RECORDS PROVIDED:

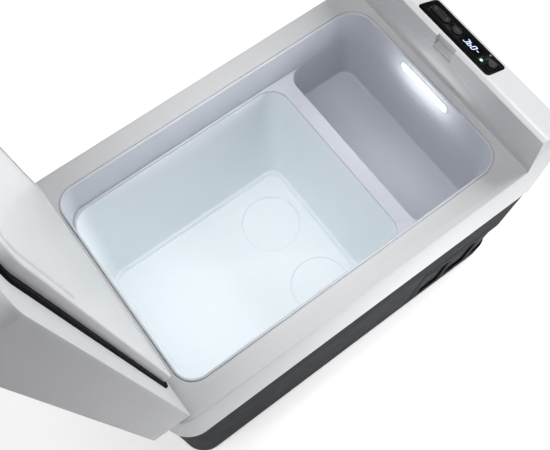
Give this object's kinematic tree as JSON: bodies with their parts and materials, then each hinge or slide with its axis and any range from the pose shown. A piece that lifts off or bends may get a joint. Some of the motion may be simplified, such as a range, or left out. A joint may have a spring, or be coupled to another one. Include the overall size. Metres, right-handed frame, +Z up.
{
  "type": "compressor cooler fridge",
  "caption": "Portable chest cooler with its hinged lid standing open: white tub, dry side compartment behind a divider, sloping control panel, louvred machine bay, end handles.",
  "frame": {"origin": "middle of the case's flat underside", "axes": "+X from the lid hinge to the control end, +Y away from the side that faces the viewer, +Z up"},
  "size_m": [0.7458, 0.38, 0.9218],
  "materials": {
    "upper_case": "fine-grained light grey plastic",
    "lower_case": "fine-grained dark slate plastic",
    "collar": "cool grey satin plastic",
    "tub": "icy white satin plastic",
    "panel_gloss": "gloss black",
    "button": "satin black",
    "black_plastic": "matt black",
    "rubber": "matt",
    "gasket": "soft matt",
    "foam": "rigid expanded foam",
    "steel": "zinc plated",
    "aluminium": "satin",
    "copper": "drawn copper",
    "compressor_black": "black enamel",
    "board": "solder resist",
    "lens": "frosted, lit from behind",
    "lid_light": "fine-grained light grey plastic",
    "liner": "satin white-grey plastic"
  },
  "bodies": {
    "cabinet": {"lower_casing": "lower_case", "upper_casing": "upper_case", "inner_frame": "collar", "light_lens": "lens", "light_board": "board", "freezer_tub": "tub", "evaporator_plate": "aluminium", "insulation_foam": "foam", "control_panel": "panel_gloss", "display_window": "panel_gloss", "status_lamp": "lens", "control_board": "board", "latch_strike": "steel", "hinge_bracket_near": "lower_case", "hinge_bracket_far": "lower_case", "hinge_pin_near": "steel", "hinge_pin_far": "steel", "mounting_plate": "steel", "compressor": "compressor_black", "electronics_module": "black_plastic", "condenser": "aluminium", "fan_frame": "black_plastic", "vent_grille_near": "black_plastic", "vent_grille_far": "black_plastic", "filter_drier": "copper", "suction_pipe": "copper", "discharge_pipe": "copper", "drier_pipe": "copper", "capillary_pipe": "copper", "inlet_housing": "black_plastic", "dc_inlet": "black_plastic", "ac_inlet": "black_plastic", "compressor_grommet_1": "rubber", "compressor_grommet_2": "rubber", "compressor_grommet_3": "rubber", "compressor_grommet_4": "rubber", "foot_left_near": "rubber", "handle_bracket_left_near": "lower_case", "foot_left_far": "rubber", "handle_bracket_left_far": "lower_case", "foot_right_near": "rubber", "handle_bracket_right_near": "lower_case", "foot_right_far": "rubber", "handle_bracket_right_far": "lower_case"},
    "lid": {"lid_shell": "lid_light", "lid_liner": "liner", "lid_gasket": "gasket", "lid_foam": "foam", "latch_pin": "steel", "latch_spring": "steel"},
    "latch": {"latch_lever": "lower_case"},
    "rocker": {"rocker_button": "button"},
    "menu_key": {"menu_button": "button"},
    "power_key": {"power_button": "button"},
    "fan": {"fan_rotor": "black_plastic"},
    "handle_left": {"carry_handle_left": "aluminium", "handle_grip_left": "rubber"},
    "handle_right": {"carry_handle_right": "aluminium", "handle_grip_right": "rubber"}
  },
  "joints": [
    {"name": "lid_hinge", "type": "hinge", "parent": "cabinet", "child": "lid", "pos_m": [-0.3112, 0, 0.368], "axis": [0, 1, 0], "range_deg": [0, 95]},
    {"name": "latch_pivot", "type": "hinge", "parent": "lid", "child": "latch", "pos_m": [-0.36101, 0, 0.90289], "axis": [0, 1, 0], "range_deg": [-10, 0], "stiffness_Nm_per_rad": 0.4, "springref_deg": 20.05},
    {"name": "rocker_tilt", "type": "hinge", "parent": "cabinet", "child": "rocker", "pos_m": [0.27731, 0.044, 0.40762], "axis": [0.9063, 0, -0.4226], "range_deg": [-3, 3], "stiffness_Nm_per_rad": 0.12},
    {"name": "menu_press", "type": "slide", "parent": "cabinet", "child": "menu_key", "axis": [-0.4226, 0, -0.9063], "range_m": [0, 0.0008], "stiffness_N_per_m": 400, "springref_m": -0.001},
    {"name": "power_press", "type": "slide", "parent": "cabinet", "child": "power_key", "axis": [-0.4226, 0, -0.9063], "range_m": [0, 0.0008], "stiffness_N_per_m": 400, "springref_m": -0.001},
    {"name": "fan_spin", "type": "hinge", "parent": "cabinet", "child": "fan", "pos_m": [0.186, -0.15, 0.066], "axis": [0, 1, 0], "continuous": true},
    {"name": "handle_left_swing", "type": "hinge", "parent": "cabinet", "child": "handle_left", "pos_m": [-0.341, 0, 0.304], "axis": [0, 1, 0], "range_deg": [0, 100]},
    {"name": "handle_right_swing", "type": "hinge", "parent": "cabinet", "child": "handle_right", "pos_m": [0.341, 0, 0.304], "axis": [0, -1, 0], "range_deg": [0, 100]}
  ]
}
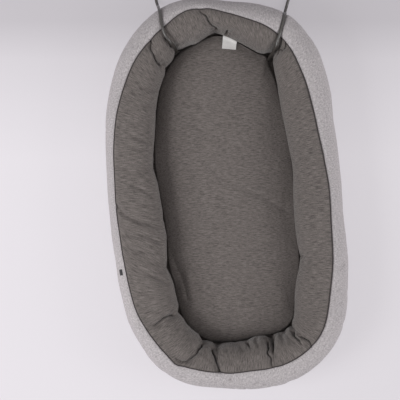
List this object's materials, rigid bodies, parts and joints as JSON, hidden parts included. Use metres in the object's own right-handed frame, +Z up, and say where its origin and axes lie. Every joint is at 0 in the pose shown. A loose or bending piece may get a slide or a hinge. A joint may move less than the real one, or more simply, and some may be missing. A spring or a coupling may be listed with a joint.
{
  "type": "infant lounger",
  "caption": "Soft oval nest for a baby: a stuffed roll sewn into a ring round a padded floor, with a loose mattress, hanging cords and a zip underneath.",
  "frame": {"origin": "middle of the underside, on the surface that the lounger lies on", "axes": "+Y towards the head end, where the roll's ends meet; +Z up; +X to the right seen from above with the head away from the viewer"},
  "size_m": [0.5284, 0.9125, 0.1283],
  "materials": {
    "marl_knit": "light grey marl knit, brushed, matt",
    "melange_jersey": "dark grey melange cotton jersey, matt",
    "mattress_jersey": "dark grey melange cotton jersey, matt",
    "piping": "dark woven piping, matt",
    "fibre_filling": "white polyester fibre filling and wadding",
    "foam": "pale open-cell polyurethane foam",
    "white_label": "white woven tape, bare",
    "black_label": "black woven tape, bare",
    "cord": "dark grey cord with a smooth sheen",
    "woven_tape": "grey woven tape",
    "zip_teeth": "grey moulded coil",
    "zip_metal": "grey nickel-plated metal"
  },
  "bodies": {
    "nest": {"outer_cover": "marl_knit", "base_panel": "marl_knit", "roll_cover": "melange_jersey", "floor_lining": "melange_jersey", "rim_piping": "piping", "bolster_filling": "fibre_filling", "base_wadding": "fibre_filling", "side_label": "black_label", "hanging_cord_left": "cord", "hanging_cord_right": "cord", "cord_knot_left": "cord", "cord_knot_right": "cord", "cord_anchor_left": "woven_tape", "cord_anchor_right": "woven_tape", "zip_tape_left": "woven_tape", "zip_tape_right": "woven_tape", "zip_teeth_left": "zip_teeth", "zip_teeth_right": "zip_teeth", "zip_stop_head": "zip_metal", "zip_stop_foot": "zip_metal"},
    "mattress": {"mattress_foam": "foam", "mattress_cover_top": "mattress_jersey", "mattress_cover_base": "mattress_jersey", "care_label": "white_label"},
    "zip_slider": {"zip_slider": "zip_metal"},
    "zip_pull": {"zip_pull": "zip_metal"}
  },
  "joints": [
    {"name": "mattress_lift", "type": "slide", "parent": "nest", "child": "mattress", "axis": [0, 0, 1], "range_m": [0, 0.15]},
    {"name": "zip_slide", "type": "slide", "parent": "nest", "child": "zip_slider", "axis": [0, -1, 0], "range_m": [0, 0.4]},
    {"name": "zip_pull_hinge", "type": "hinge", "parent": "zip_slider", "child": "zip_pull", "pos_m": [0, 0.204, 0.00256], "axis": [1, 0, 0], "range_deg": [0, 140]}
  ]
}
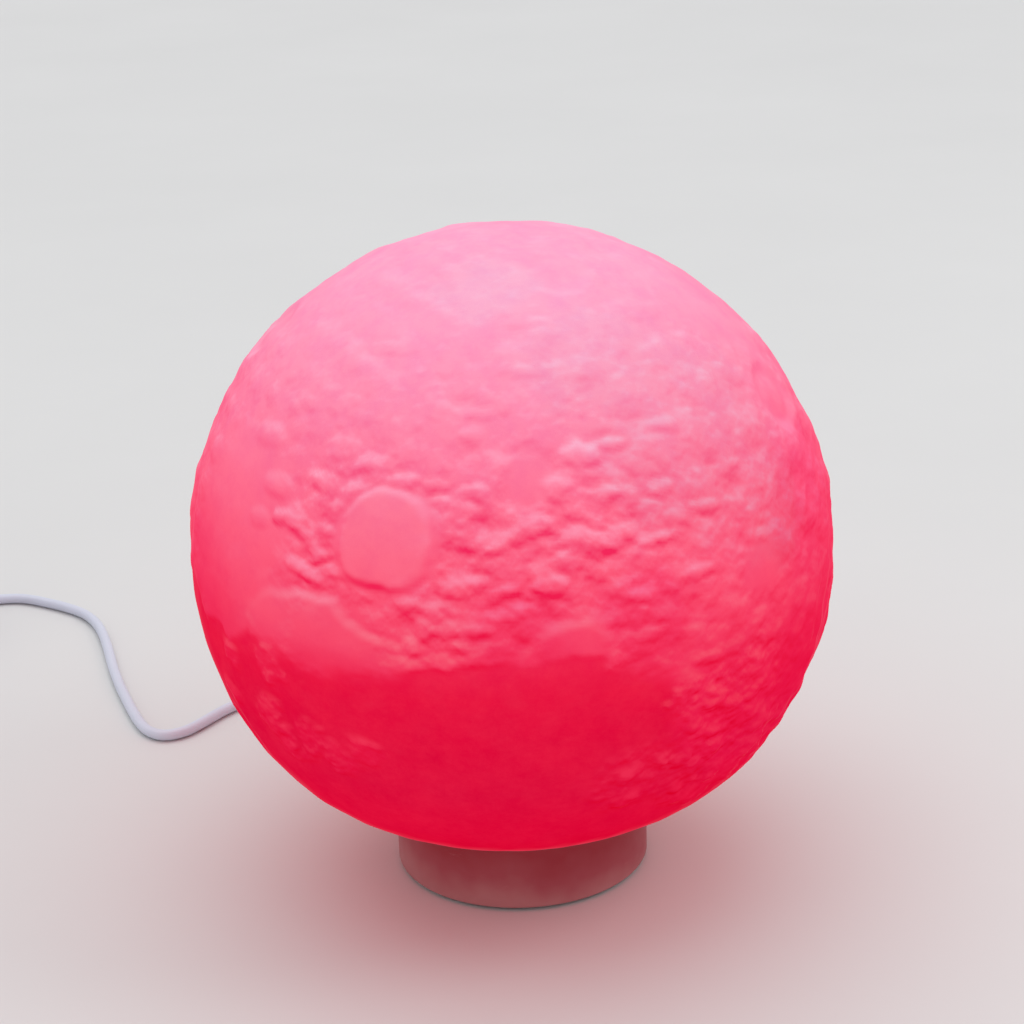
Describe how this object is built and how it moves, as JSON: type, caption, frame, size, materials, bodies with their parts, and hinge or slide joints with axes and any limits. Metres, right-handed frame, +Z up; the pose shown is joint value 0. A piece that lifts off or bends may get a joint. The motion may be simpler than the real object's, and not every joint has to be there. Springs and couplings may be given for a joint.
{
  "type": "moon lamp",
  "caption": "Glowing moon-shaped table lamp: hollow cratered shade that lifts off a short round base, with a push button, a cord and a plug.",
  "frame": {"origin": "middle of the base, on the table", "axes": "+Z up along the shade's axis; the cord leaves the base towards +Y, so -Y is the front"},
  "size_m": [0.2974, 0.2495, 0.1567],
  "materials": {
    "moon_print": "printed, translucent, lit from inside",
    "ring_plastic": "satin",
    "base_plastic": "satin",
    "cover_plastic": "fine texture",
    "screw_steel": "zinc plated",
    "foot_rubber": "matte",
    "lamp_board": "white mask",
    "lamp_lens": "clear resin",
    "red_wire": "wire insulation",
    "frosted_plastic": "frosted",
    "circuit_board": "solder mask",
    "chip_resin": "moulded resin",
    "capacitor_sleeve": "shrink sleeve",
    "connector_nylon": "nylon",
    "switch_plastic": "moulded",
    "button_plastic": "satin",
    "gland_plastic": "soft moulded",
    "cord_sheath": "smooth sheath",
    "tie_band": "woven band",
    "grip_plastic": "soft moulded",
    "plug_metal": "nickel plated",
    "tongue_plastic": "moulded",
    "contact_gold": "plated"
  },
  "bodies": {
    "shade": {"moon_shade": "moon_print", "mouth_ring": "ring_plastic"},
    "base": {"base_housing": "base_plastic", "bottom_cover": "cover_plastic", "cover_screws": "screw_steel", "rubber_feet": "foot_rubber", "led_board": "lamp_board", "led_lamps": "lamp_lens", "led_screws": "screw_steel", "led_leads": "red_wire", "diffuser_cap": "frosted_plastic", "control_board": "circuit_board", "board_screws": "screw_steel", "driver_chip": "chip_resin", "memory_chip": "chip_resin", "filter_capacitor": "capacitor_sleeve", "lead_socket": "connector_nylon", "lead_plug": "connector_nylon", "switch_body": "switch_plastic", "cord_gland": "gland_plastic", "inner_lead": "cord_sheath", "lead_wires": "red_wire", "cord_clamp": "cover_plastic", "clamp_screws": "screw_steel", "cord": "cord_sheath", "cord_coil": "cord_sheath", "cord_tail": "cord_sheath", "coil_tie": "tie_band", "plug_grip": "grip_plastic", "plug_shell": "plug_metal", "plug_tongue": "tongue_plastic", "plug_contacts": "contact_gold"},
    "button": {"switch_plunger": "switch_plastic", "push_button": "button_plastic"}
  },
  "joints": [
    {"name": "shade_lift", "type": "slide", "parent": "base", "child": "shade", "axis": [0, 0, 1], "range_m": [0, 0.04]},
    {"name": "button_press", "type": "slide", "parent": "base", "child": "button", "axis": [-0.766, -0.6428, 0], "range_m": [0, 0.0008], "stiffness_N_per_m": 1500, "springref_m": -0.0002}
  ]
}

REQUIREMENT:
Only the number is wanted: how many lines in the data include the string "object"?

RESPONSE BELOW:
3